_The request:_ Quote exactly, and only, the lines from the one with "before = set(bpy.data.objects)" through the end of the listing.

_Information shown:_
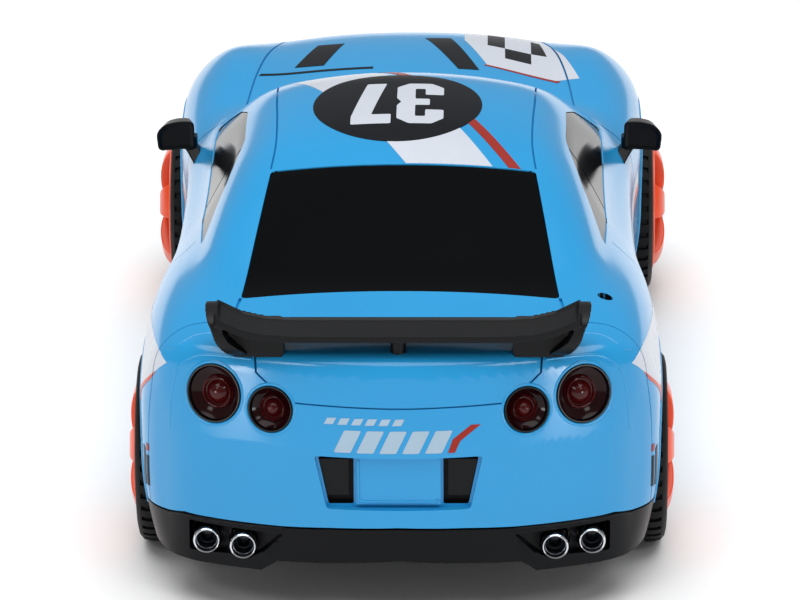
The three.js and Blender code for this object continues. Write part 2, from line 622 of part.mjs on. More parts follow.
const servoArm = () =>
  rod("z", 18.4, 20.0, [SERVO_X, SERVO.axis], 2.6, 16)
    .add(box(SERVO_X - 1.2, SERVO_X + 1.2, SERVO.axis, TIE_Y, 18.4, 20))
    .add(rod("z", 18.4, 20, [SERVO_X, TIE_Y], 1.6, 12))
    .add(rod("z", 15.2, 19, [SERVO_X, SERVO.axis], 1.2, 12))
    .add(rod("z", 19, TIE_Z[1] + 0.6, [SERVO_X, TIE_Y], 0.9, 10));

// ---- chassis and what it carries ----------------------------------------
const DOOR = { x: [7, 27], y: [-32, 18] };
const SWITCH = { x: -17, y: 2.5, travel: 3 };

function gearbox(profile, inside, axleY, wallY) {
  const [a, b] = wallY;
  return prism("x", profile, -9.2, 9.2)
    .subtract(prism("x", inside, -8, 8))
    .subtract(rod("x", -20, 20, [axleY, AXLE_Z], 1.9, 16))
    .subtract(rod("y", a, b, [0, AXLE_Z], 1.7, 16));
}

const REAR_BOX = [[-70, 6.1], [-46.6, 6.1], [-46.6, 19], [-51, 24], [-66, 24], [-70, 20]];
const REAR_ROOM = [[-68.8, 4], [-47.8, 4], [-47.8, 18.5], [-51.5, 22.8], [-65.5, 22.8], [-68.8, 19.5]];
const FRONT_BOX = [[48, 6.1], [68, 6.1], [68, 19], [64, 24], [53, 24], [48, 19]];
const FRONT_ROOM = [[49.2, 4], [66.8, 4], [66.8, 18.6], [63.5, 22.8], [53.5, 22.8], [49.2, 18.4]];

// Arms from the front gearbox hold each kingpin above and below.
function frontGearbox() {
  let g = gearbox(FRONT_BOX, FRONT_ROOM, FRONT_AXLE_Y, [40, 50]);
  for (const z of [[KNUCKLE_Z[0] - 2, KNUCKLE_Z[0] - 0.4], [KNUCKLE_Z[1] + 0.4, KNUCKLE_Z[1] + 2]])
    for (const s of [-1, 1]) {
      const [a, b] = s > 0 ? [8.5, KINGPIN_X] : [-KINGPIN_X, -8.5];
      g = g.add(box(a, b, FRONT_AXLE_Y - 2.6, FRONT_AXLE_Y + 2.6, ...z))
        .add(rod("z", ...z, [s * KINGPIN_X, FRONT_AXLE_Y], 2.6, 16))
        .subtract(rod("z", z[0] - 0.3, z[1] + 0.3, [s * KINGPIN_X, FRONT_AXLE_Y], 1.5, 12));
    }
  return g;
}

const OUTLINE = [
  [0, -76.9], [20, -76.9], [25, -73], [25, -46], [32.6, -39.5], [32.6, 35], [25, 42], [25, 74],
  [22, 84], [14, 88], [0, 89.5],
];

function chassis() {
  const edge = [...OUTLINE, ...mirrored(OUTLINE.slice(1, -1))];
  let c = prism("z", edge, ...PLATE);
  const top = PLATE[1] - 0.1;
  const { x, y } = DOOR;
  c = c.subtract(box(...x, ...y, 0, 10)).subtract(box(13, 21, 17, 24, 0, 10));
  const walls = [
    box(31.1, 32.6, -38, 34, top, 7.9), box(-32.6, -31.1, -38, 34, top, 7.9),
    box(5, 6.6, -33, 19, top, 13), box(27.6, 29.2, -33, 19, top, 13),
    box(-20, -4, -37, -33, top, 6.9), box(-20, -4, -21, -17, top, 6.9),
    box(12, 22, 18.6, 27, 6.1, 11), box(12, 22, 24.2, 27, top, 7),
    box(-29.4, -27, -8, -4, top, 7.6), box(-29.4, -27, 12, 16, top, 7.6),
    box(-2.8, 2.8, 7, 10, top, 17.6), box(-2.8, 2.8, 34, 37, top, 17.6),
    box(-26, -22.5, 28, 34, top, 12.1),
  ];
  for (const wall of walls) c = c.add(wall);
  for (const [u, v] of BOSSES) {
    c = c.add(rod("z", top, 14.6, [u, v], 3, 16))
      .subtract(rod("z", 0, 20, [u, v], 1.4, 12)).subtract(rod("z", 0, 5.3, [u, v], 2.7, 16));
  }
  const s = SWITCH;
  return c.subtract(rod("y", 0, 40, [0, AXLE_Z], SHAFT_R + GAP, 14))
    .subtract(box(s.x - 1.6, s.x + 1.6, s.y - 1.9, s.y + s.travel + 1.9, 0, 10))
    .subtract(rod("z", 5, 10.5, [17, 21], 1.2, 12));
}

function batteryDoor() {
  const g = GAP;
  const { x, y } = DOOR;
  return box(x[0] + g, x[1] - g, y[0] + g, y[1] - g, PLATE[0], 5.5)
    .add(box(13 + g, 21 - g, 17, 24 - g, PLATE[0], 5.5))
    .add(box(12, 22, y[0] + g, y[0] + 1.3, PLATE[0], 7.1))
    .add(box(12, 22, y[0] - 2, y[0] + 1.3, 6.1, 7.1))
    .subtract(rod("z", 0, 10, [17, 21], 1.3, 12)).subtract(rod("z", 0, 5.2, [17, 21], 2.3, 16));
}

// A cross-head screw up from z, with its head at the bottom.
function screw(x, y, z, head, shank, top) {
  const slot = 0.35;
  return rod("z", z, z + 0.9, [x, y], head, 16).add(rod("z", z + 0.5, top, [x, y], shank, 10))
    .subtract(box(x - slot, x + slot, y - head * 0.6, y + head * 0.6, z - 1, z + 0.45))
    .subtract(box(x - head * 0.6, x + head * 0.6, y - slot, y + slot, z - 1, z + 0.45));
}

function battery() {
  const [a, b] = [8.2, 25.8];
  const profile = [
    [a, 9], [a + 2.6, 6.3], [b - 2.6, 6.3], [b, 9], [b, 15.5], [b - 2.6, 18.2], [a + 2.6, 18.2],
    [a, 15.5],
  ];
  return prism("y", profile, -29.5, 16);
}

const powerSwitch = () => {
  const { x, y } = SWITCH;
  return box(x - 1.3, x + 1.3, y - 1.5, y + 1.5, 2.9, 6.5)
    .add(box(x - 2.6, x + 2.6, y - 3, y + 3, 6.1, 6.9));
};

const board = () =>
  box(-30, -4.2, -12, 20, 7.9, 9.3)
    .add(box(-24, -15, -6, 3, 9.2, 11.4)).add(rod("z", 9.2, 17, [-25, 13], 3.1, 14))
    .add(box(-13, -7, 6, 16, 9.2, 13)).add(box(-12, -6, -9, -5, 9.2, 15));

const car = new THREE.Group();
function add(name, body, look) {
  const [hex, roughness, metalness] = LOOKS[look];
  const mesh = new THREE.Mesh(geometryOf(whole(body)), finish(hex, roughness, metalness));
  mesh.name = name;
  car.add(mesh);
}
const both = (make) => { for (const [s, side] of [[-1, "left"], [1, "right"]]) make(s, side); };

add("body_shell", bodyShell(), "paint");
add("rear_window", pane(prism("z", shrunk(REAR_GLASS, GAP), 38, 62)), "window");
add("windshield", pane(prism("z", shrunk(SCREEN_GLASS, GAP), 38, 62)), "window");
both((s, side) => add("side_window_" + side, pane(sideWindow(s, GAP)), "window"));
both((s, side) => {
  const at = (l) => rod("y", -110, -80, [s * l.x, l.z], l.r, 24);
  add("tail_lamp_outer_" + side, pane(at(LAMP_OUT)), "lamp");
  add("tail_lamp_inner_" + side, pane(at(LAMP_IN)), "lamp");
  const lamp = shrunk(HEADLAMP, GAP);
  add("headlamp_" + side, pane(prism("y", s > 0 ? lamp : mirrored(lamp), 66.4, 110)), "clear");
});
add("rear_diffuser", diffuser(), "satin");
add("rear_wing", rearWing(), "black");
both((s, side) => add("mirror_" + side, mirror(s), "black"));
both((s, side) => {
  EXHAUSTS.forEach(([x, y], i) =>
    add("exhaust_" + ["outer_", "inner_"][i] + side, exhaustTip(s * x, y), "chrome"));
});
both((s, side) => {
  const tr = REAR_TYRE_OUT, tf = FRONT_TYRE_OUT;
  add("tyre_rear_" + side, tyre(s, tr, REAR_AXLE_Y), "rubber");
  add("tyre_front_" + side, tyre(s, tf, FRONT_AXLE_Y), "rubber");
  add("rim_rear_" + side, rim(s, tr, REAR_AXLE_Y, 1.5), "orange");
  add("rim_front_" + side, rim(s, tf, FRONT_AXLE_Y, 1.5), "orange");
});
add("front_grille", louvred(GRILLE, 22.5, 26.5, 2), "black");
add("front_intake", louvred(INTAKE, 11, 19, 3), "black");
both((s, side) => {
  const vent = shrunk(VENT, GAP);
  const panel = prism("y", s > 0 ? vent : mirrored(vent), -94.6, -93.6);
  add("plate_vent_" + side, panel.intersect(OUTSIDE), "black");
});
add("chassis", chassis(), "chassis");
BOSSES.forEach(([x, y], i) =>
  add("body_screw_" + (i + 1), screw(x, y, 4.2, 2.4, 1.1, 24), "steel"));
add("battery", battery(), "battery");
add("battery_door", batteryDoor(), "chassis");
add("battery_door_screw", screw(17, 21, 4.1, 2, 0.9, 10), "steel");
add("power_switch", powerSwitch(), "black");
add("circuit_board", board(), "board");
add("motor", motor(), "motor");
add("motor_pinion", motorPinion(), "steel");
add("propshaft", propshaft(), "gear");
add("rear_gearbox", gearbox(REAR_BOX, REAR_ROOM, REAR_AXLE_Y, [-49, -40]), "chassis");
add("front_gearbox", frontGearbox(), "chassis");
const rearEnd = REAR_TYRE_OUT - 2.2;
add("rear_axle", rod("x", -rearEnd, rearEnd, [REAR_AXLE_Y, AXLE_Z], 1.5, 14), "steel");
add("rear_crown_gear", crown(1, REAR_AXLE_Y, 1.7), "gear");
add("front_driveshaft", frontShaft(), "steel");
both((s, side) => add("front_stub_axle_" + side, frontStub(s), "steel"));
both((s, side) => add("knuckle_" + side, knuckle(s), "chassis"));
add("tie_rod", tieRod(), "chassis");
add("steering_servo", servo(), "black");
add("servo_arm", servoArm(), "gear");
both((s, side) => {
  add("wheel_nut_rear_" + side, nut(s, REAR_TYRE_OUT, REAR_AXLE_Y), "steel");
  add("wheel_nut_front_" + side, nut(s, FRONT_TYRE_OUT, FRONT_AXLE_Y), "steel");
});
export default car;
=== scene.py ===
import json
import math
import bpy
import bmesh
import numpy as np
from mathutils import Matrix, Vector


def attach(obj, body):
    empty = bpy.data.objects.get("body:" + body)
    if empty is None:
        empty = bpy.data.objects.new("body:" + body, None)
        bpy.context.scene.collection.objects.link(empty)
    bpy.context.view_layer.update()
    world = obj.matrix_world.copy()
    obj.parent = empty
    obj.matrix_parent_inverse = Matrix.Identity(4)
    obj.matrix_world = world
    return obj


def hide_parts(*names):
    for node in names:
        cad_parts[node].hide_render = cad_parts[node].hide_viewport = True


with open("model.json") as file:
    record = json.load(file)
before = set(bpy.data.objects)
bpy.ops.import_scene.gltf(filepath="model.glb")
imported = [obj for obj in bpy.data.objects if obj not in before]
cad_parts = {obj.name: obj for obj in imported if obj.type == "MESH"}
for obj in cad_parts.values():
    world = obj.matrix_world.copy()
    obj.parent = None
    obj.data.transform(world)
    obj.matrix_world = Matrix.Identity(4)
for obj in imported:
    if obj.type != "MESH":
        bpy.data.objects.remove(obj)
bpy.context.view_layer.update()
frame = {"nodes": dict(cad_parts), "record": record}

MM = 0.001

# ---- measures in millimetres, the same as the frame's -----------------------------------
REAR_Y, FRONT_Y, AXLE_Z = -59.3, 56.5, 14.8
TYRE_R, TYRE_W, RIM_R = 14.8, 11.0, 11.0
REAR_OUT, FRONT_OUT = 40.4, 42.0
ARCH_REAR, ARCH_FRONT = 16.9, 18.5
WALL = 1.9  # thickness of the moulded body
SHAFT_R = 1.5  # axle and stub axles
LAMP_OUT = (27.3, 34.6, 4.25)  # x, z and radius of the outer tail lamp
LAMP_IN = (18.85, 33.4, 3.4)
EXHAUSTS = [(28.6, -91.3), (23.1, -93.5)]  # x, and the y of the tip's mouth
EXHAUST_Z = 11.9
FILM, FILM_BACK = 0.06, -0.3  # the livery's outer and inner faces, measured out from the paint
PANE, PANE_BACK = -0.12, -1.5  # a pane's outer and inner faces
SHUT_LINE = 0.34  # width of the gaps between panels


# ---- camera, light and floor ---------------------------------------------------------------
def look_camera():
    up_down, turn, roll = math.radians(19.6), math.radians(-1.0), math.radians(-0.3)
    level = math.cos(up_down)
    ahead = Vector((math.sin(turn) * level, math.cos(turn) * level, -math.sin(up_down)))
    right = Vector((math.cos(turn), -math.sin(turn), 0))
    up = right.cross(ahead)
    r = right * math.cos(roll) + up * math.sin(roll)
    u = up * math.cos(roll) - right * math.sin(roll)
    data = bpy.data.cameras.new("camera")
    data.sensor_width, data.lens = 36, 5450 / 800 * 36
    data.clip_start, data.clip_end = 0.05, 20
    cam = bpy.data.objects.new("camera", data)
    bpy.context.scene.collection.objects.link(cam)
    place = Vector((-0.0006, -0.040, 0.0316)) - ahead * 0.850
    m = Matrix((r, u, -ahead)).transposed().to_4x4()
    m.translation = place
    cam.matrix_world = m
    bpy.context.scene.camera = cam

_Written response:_
before = set(bpy.data.objects)
bpy.ops.import_scene.gltf(filepath="model.glb")
imported = [obj for obj in bpy.data.objects if obj not in before]
cad_parts = {obj.name: obj for obj in imported if obj.type == "MESH"}
for obj in cad_parts.values():
    world = obj.matrix_world.copy()
    obj.parent = None
    obj.data.transform(world)
    obj.matrix_world = Matrix.Identity(4)
for obj in imported:
    if obj.type != "MESH":
        bpy.data.objects.remove(obj)
bpy.context.view_layer.update()
frame = {"nodes": dict(cad_parts), "record": record}

MM = 0.001

# ---- measures in millimetres, the same as the frame's -----------------------------------
REAR_Y, FRONT_Y, AXLE_Z = -59.3, 56.5, 14.8
TYRE_R, TYRE_W, RIM_R = 14.8, 11.0, 11.0
REAR_OUT, FRONT_OUT = 40.4, 42.0
ARCH_REAR, ARCH_FRONT = 16.9, 18.5
WALL = 1.9  # thickness of the moulded body
SHAFT_R = 1.5  # axle and stub axles
LAMP_OUT = (27.3, 34.6, 4.25)  # x, z and radius of the outer tail lamp
LAMP_IN = (18.85, 33.4, 3.4)
EXHAUSTS = [(28.6, -91.3), (23.1, -93.5)]  # x, and the y of the tip's mouth
EXHAUST_Z = 11.9
FILM, FILM_BACK = 0.06, -0.3  # the livery's outer and inner faces, measured out from the paint
PANE, PANE_BACK = -0.12, -1.5  # a pane's outer and inner faces
SHUT_LINE = 0.34  # width of the gaps between panels


# ---- camera, light and floor ---------------------------------------------------------------
def look_camera():
    up_down, turn, roll = math.radians(19.6), math.radians(-1.0), math.radians(-0.3)
    level = math.cos(up_down)
    ahead = Vector((math.sin(turn) * level, math.cos(turn) * level, -math.sin(up_down)))
    right = Vector((math.cos(turn), -math.sin(turn), 0))
    up = right.cross(ahead)
    r = right * math.cos(roll) + up * math.sin(roll)
    u = up * math.cos(roll) - right * math.sin(roll)
    data = bpy.data.cameras.new("camera")
    data.sensor_width, data.lens = 36, 5450 / 800 * 36
    data.clip_start, data.clip_end = 0.05, 20
    cam = bpy.data.objects.new("camera", data)
    bpy.context.scene.collection.objects.link(cam)
    place = Vector((-0.0006, -0.040, 0.0316)) - ahead * 0.850
    m = Matrix((r, u, -ahead)).transposed().to_4x4()
    m.translation = place
    cam.matrix_world = m
    bpy.context.scene.camera = cam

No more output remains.